Sambil menyanyikan lagu Indonesia raya, salah satu dari orator memecah suara “yang merasa mahasiswa turun” kemudian ditirukan “Turun… turun turun turun”.
Kemudian aksi dilanjutkan di depan gedung rektorat. Para pendemo sempat kecewa. Birokrasi tidak cepat menemui para pendemo. Akan tetapi hal itu tidak berlangsung lama. Sambil melakukan orasi dan meminta para birok rasi untuk menemui dan menanggapi tuntutan mereka.
Sayogo menegaskan bahwa masa depan bangsa ini sekarang berada di tangan generasi pemuda19. Mahasiswa sebagai agen of cange bisa menunjukkan bahwa mereka memiliki hak. Dan yang melekat pada diri mereka mesti diapresiasi.

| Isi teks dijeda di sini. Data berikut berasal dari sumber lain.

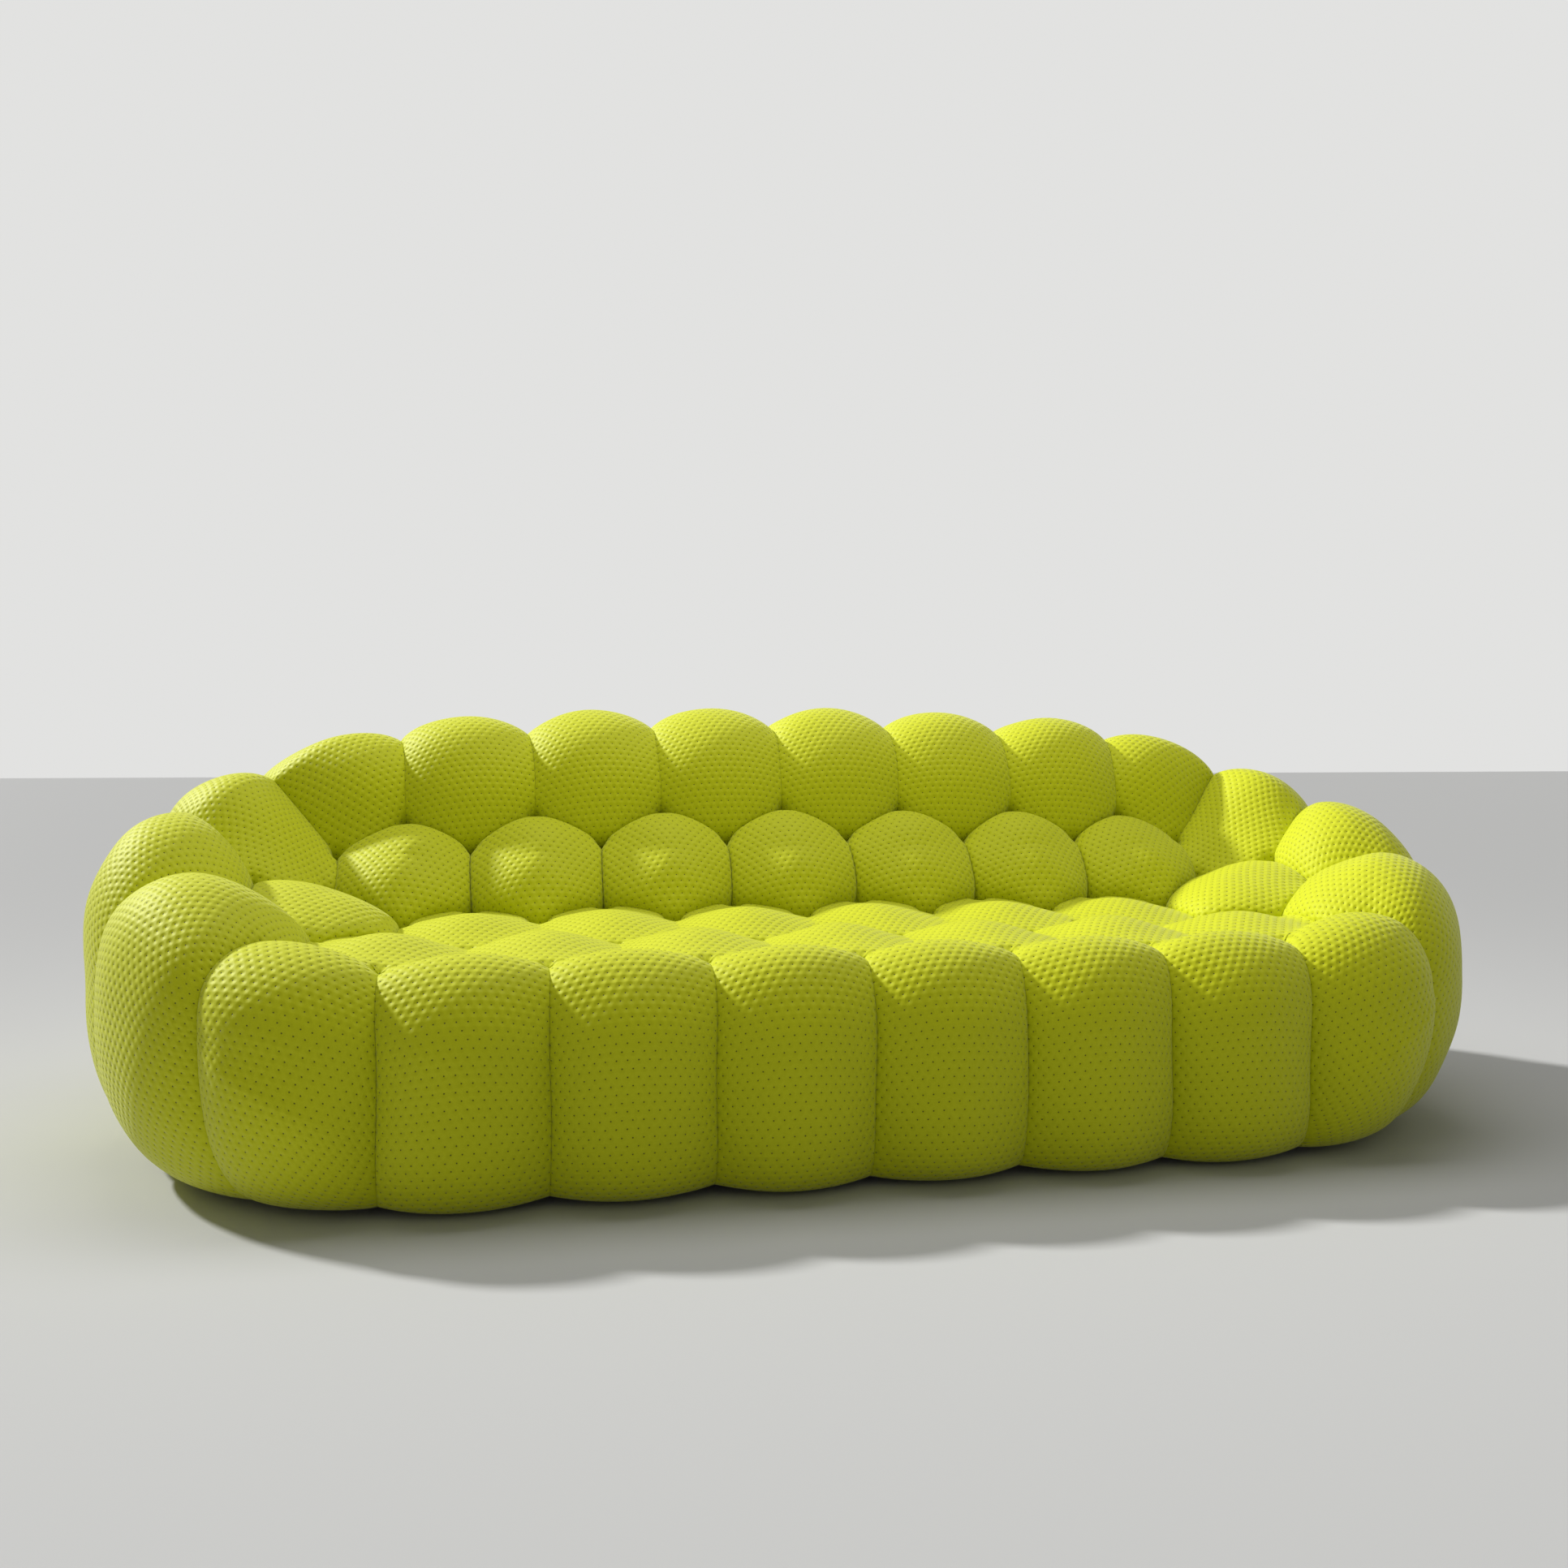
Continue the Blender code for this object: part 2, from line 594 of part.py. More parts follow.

Akan tetapi ketika reaksi yang dilakukan oleh mahasiswa ditafsiri nigatif maka apa yang dilakukan oleh mereka seakan menjadi kesia-sian. Seperti beberapa media melangsir mahasiswa melakukan anarki dalam melakukan/ menyuaran aspirasinya.
Seperti diungkapkan Anang “bahwa apa yang diberitakan oleh media “mahasiswa bertindak anarkis” padahal tidak seperti itu justru pihak keamanan yang terlalu berlebihan, seandainya teman kita tidak disekap/ segera dilepaskan pada saat itu itu tidak akan terjadi, Lagi pula anak-anak pada saat itu meminta pada birokrat untuk menginjinkan kita semua, tapi apa yang terjadi, birokrat semua di gedung mengah itu, kami ingin masuk secara damai beristigasyah bersama.
Menurut Koming “pecahnya pintu kaca Rektorat itu adlah tidak disegaja, dan itu pun bukan karna mahasiswa tapi karna terjadi desak-desakan. Tindakan mahasiswa terjadi prokontra dikalangan dosen dan mahasiswa, ada sebagian dosen setuju dengan tindakan mahasiswa ada yang tidak begitu pun dengan mahasiswa.
Kalau kita tarik apa yang dilakukan oleh mahasiswa merupakan bagian kecil dari konflik social. Fenomena konflik bukanlah hal baru, ia merupakan fenomena purba, sama purbanya dengan sejarah manusia itu sendiri20. Selama ribuan tahun manusia berusaha memecahkan dan mencari jalan keluar dari persenggetaan di antara mereka sendiri, hasilnya ialah tumpukan buku-buku di perpustakaan.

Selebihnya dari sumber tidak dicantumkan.